Michael Puett

photo of Michael Puett

Michael Puett, the Victor and William Fung Director, Harvard University Asia Center, is the Walter C. Klein Professor of Chinese History and Anthropology. He holds a joint appointment in the EALC and Anthropology departments. His interests focus on the inter-relations between religion, history, anthropology, and philosophy. In his research, Puett aims to bring the study of China into larger historical and comparative frameworks. He has published many articles on early Chinese history (c. 1200 B.C. - c. 755 A.D.), as well as on classical Chinese ritual, social, and political theory.

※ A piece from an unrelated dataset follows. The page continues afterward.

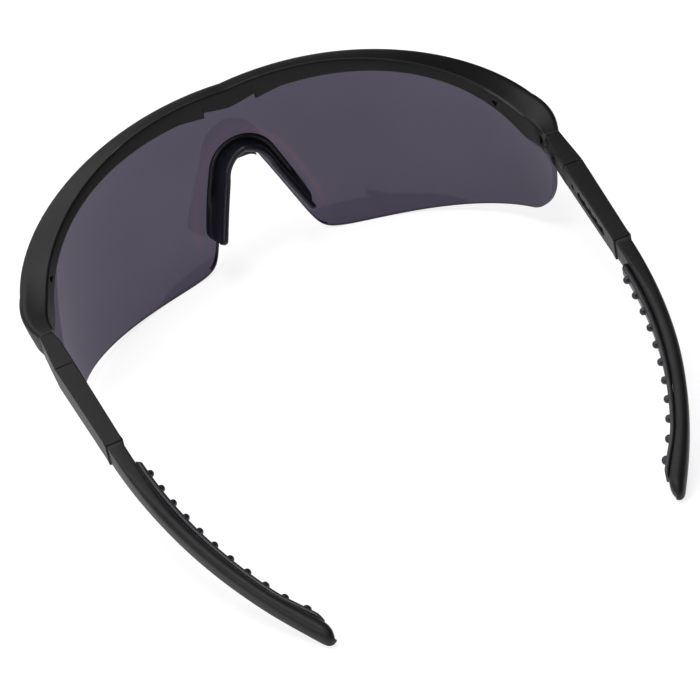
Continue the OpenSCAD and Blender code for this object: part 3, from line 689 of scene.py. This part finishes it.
def nose_section(u):
    """The saddle's section at share u: a wall that leans back to a soft crest, ribs on it, and a rim on the lens."""
    depth = BRIDGE_DEPTH + PAD_DEPTH * u ** 1.2
    shrink = 1 if u < END_FROM else math.sqrt(max(0.06, 1 - ((u - END_FROM) / END_SPAN) ** 3))
    rear = 1.4 + 1.5 * max(0, 1 - u / 0.3) ** 1.5 + 2 * u ** 2.2
    rim = NOSE_RIM - 0.5 * u * u
    top = Vector((rear + NOSE_WALL, depth - 0.9))
    foot = Vector((rim - 1.62, 1.62))
    out = Vector((top.y - foot.y, foot.x - top.x)).normalized()
    broad = 1.05 * smooth((u - 0.5) / 0.3)
    section = [(1.6, 0.1), (lerp(rear, 1.4, 0.5) - 0.1, depth * 0.5), (rear, depth - 0.5),
               (rear + NOSE_WALL * 0.4, depth), (rear + NOSE_WALL * 0.75, depth - 0.15), top]
    section += [top.lerp(foot, t) + out * r for t, r in RIBS]
    section += [(foot.x + broad, foot.y + broad * 0.6), (rim - 1.5 + broad, 0.85 + broad * 1.1),
                (rim - 1.3 + broad, 1.15 + broad * 0.7), (rim - 0.4 + broad * 0.2, 1.15 - broad * 0.1),
                (rim, 0.7), (rim, 0.1)]
    mid = (2.9, depth * 0.4)
    flat = [Vector((lerp(mid[0], p, shrink), max(0.1, lerp(mid[1], b, shrink)), 0)) for p, b in section]
    # Each leg runs on a little further along the lens than at its crest.
    reach = 0.065 * smooth((u - 0.65) / 0.35)
    return [on_nose(u + reach * (1 - p.y / depth), p.x, max(0.1, p.y)) for p in rounded(flat, NOSE_RADII)]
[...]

Puett is the author of The Ambivalence of Creation: Debates Concerning Innovation and Artifice in Early China and To Become a God: Cosmology, Sacrifice, and Self-Divinization in Early China, as well as the co-author, with Adam Seligman, Robert Weller, and Bennett Simon, of Ritual and its Consequences: An Essay on the Limits of Sincerity. Puett has received multiple awards for his teaching and advising, including the Joseph R. Levenson Memorial Teaching Prize, the Everett Mendelsohn Excellence in Graduate Mentoring Award, the Star Family Prize for Excellence in Advising, and the Harvard College Professorship for Excellence in Undergraduate Teaching. Since 2012 his General Education course, “Classical Chinese Ethical and Political Theory,” has been one of the most highly enrolled undergraduate courses at Harvard.